Scan the data beneath this task and copy each line that includes "bodies".

## START Data

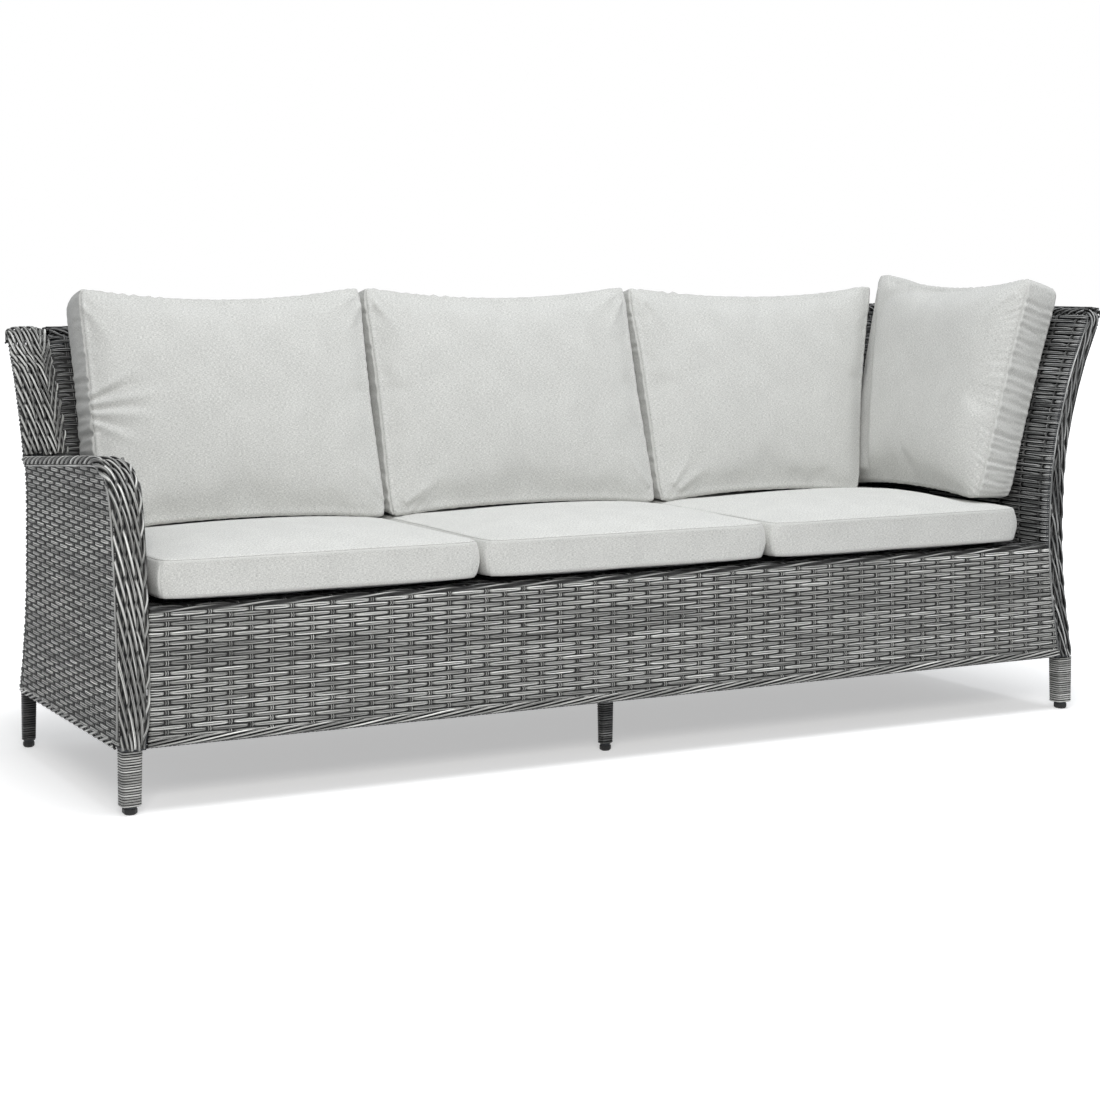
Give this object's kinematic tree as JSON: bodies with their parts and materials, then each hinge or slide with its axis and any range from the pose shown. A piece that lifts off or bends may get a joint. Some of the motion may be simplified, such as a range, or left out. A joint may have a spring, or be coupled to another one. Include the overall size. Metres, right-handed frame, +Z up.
{
  "type": "rattan garden sofa",
  "caption": "Woven garden sofa with a low arm at one end, a full-height corner side at the other, wrapped legs and loose seat, back and corner cushions.",
  "frame": {"origin": "on the floor under the middle of the sofa's bounding box", "axes": "+X to the right along the seat as one faces the front, -Y to the front, +Z up"},
  "size_m": [2.1796, 0.8002, 0.9209],
  "materials": {
    "frame_paint": "powder coated dark grey, satin",
    "strand": "extruded grey strand, streaked light and dark, with a soft sheen",
    "dark_strand": "the same strand where it lies in shade or is wound tight",
    "cushion_cloth": "light grey melange woven cloth, matt",
    "foot_plastic": "black moulded nylon, matt"
  },
  "bodies": {
    "woven_frame": {"arm_hoop_tube": "frame_paint", "rear_left_post": "frame_paint", "rear_corner_post": "frame_paint", "front_right_post": "frame_paint", "front_seat_rail": "frame_paint", "front_bottom_rail": "frame_paint", "rear_seat_rail": "frame_paint", "rear_bottom_rail": "frame_paint", "left_seat_rail": "frame_paint", "left_bottom_rail": "frame_paint", "right_seat_rail": "frame_paint", "right_bottom_rail": "frame_paint", "seat_bearer_1": "frame_paint", "seat_bearer_2": "frame_paint", "seat_bearer_3": "frame_paint", "back_upright_1": "frame_paint", "back_upright_2": "frame_paint", "side_upright": "frame_paint", "back_top_rail": "frame_paint", "side_top_rail": "frame_paint", "front_apron_weave": "strand", "arm_outer_weave": "strand", "arm_inner_weave": "strand", "arm_braid": "strand", "wing_braid": "strand", "back_outer_weave": "strand", "back_inner_weave": "strand", "side_inner_weave": "strand", "side_outer_weave": "strand", "side_front_braid": "strand", "back_top_braid": "strand", "side_top_braid": "strand", "seat_deck": "dark_strand", "front_edge_trim": "strand", "rear_edge_trim": "strand", "left_edge_trim": "strand", "right_edge_trim": "strand", "leg_front_left": "frame_paint", "wrap_front_left": "dark_strand", "glide_front_left": "foot_plastic", "leg_front_right": "frame_paint", "wrap_front_right": "dark_strand", "glide_front_right": "foot_plastic", "leg_rear_left": "frame_paint", "wrap_rear_left": "dark_strand", "glide_rear_left": "foot_plastic", "leg_rear_right": "frame_paint", "wrap_rear_right": "dark_strand", "glide_rear_right": "foot_plastic", "leg_centre": "frame_paint", "wrap_centre": "dark_strand", "glide_centre": "foot_plastic"},
    "seat_pad_left": {"seat_cushion_left": "cushion_cloth"},
    "seat_pad_middle": {"seat_cushion_middle": "cushion_cloth"},
    "seat_pad_right": {"seat_cushion_right": "cushion_cloth"},
    "back_pad_left": {"back_cushion_left": "cushion_cloth"},
    "back_pad_middle": {"back_cushion_middle": "cushion_cloth"},
    "back_pad_right": {"back_cushion_right": "cushion_cloth"},
    "corner_pad": {"corner_cushion": "cushion_cloth"}
  },
  "joints": [
    {"name": "seat_cushion_left_pull", "type": "slide", "parent": "woven_frame", "child": "seat_pad_left", "axis": [0, -1, 0], "range_m": [0, 0.62]},
    {"name": "seat_cushion_middle_pull", "type": "slide", "parent": "woven_frame", "child": "seat_pad_middle", "axis": [0, -1, 0], "range_m": [0, 0.62]},
    {"name": "seat_cushion_right_pull", "type": "slide", "parent": "woven_frame", "child": "seat_pad_right", "axis": [0, -1, 0], "range_m": [0, 0.62]},
    {"name": "back_cushion_left_lift", "type": "slide", "parent": "woven_frame", "child": "back_pad_left", "axis": [0, 0, 1], "range_m": [0, 0.47]},
    {"name": "back_cushion_middle_lift", "type": "slide", "parent": "woven_frame", "child": "back_pad_middle", "axis": [0, 0, 1], "range_m": [0, 0.47]},
    {"name": "back_cushion_right_lift", "type": "slide", "parent": "woven_frame", "child": "back_pad_right", "axis": [0, 0, 1], "range_m": [0, 0.47]},
    {"name": "corner_cushion_lift", "type": "slide", "parent": "woven_frame", "child": "corner_pad", "axis": [0.2924, 0, 0.9563], "range_m": [0, 0.47]}
  ]
}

## END Data

## Reply
Give this object's kinematic tree as JSON: bodies with their parts and materials, then each hinge or slide with its axis and any range from the pose shown. A piece that lifts off or bends may get a joint. Some of the motion may be simplified, such as a range, or left out. A joint may have a spring, or be coupled to another one. Include the overall size. Metres, right-handed frame, +Z up.
  "bodies": {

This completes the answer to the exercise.